A "crystal stair" indicates luxury and delicacy. Hughes contrasts this symbol of privilege with images of roughness:

It's had tacks in it,

And splinters,

And boards torn up,

And places with no carpet on the floor --

"Tacks" and "splinters" indicate pain and hazardous territory. Torn boards symbolize destruction, possibly even the loss of a foundation. Finally, "no carpet on the floor" is a loss of comfort and warmth. The anaphora, or the repetition of "and" at the beginning of several lines, emphasizes the continuity of these deplorable conditions. The lack of change is broken only by a single word, "bare," which creates a stark and lonely image.

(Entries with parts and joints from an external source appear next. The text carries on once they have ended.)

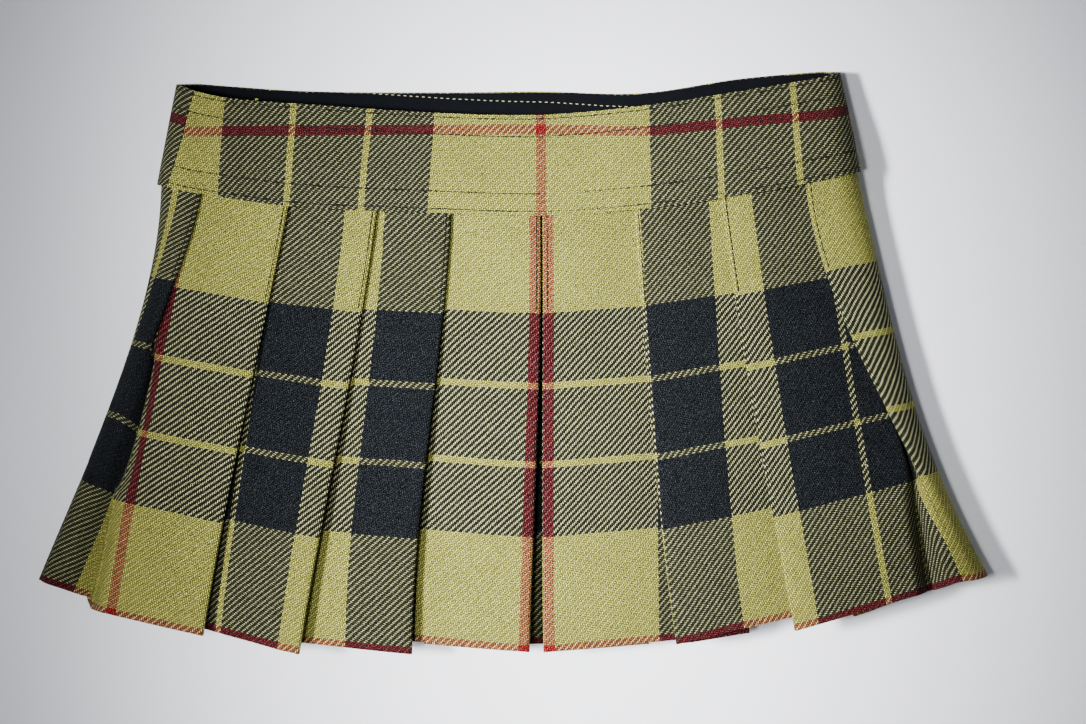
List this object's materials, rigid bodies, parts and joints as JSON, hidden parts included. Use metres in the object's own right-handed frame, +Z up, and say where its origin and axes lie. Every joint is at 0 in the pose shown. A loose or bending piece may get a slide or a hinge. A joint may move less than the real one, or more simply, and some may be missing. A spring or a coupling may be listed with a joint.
{
  "type": "pleated skirt",
  "caption": "Small pleated skirt in check cloth with a faced waistband, laid flat on its back with waist and hem open.",
  "frame": {"origin": "middle of the garment's outline, on the surface it lies on", "axes": "+X to the right and +Y towards the waist as it lies front up, +Z up off the surface"},
  "size_m": [0.3458, 0.2122, 0.0258],
  "materials": {
    "tartan": "napped wool twill, matt",
    "facing": "plain navy cloth, matt"
  },
  "bodies": {
    "root": {"skirt_front": "tartan", "skirt_back": "tartan", "waistband_front": "tartan", "waistband_back": "tartan", "waistband_facing": "facing"}
  },
  "joints": []
}
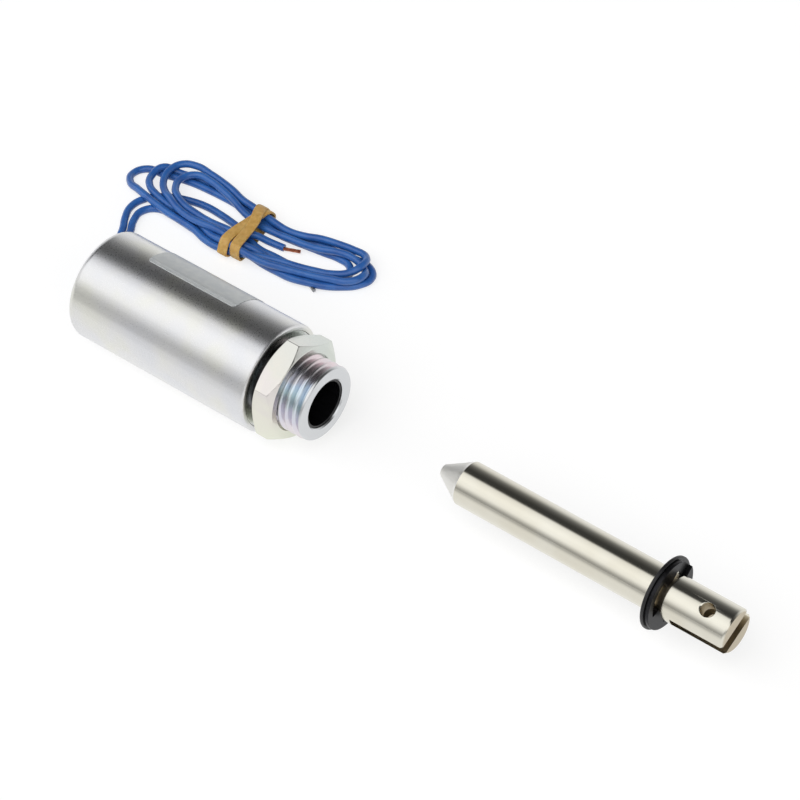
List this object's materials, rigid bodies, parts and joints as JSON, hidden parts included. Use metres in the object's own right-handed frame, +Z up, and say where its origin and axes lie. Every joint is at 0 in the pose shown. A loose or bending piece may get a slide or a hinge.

The pessimistic tone is discontinued, which is indicated by the use of "but" as a transition:

But all the time

I'se been a-climbin' on,

And reachin' landin's,

And turnin' corners,

And sometimes goin' in the dark

Where there ain't been no light.

Anaphora is used again, but this time to show the narrator's continual motion. Notice, too, that she uses the present tense: "a-climbin'," "reachin'," "turnin'," "goin'." This pattern, too, is broken by a line that evokes an image of a space: "Where there ain't been no light."

Her focus shifts from her narration of experience back to her son:

So boy, don't you turn back.

Don't you set down on the steps

'Cause you finds it's kinder hard.

Don't you fall now --

Anaphora is used once again, though less consistently, with the imperative "don't." Finally, the poem ends with motion:

For I'se still goin', honey,

I'se still climbin',

And life for me ain't been no crystal stair.

"Goin'" and "climbin'" are contrasted with her warnings to her son not to "set down" (a resignation of action) and "[falling]" (a failure to remain steady).